Something Jones was concerned about with the wage increase was the possibility that DePaul might cut down on the number of student employees hired, but both Carbone and Hughes said this won’t be an issue.

“No changes are planned,” said Hughes in an email statement. “Student employment is handled in a decentralized manner at DePaul where students are hired by colleges and departments.”

As a part of the Office of Student Employment, Carbone has collected data on the number of overall student employees and positions filled at DePaul over the years, and has found that these numbers stayed consistent from year to year.

For example, there were 4,058 students employed by the university in the 2013-2014 fiscal year. In the 2017-2018 fiscal year, there were 4,099. Even with $1 increases in the minimum wage each year, the school has maintained fairly consistent numbers in terms of student employment.

Jones, who works at DePaul’s John T. Richardson Library, thinks most students are excited about further wage increases. “All the people working here are for the minimum wage increase,” she said. “They think it’s great.”

Wages are only a part of the student employee experience in Jones’s eyes though, and an important thing she thinks is lacking is better communication and transparency between the university and student employees.

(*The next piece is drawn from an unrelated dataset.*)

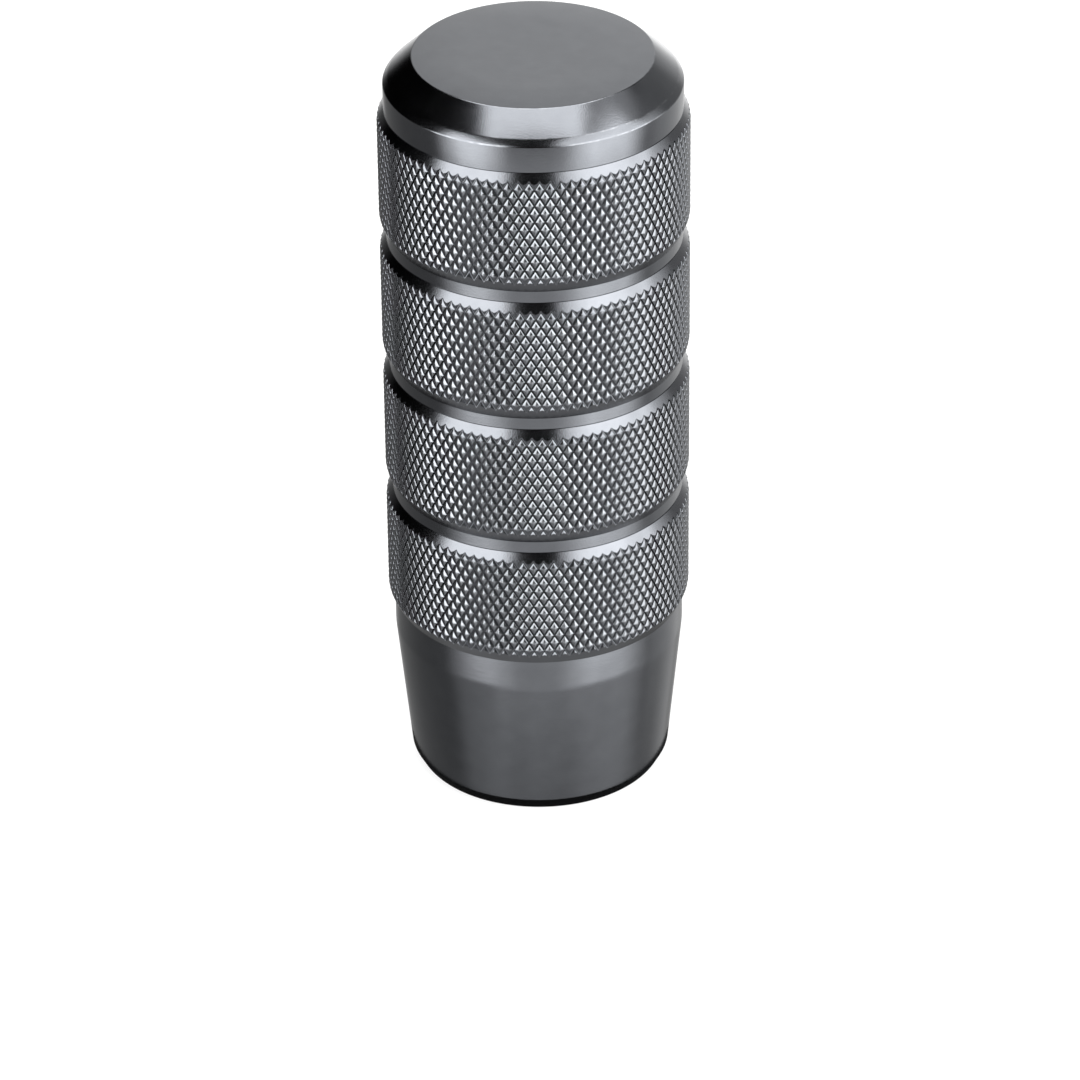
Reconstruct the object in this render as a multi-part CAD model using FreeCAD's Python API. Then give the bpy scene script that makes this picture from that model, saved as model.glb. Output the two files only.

A former Social Justice Advocate at the now-shuttered Center for Identity, Inclusion and Social Change, Jones was blindsided when she lost her university job in 2017. “They kept saying don’t worry about it, we’re not going to close the Center, you’re going to have your jobs,” she said.

Jones finished the 2016-2017 school year thinking that when she came back after the summer break, she’d still be employed by the university. “They said we’d still have all our jobs, and then a month before school started, [the administration said] ‘oh your jobs don’t exist, we don’t have the money to pay you,’” Jones said.

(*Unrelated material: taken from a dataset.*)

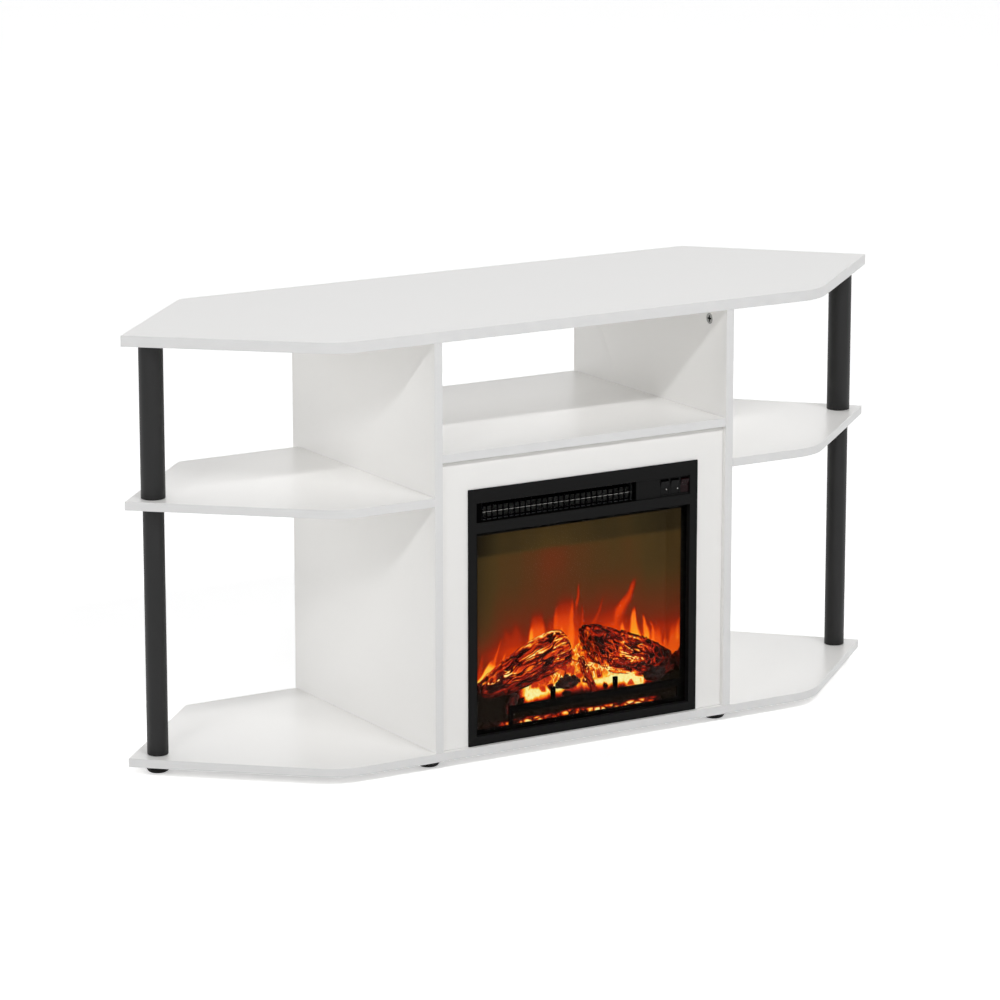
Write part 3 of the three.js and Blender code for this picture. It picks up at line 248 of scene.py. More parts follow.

Jones thinks communication is better now that she’s employed by the library, but she’s still wary of the relationship to the university.  “I understand that I’m not a full-time worker, but I still work in this office, I rely on this office to pay me,” Jones said. “I need to know what’s going on.”

“Student workers are a big part of making sure this school functions. If you took all the student workers away this school would fall apart.”

Even though wages will rise to $13 per hour in July, mayoral candidate Toni Preckwinkle has already pledged to raise the Chicago minimum wage to $15 ahead of the scheduled Illinois raise.

“What I’ve proposed is that we raise the minimum wage 50 cents every six months until we get to $15,” Preckwinkle said in January.

Preckwinkle’s opponent, Lori Lightfoot, announced support for a a $15 minimum wage in September 2018, as well as support for a universal basic income in Chicago.

Currently, 1.4 million Illinois residents make less than $15 dollars per hour, according to the Chicago Tribune.

“For nine long years, there were many forces that were arrayed against giving a raise to the people who work so hard to provide home care for seniors, child care for toddlers, who wash dishes at the diner, and who farm our fields,” Pritzker said before signing into law the new wage increase. “Today is a victory for the cause of economic justice.”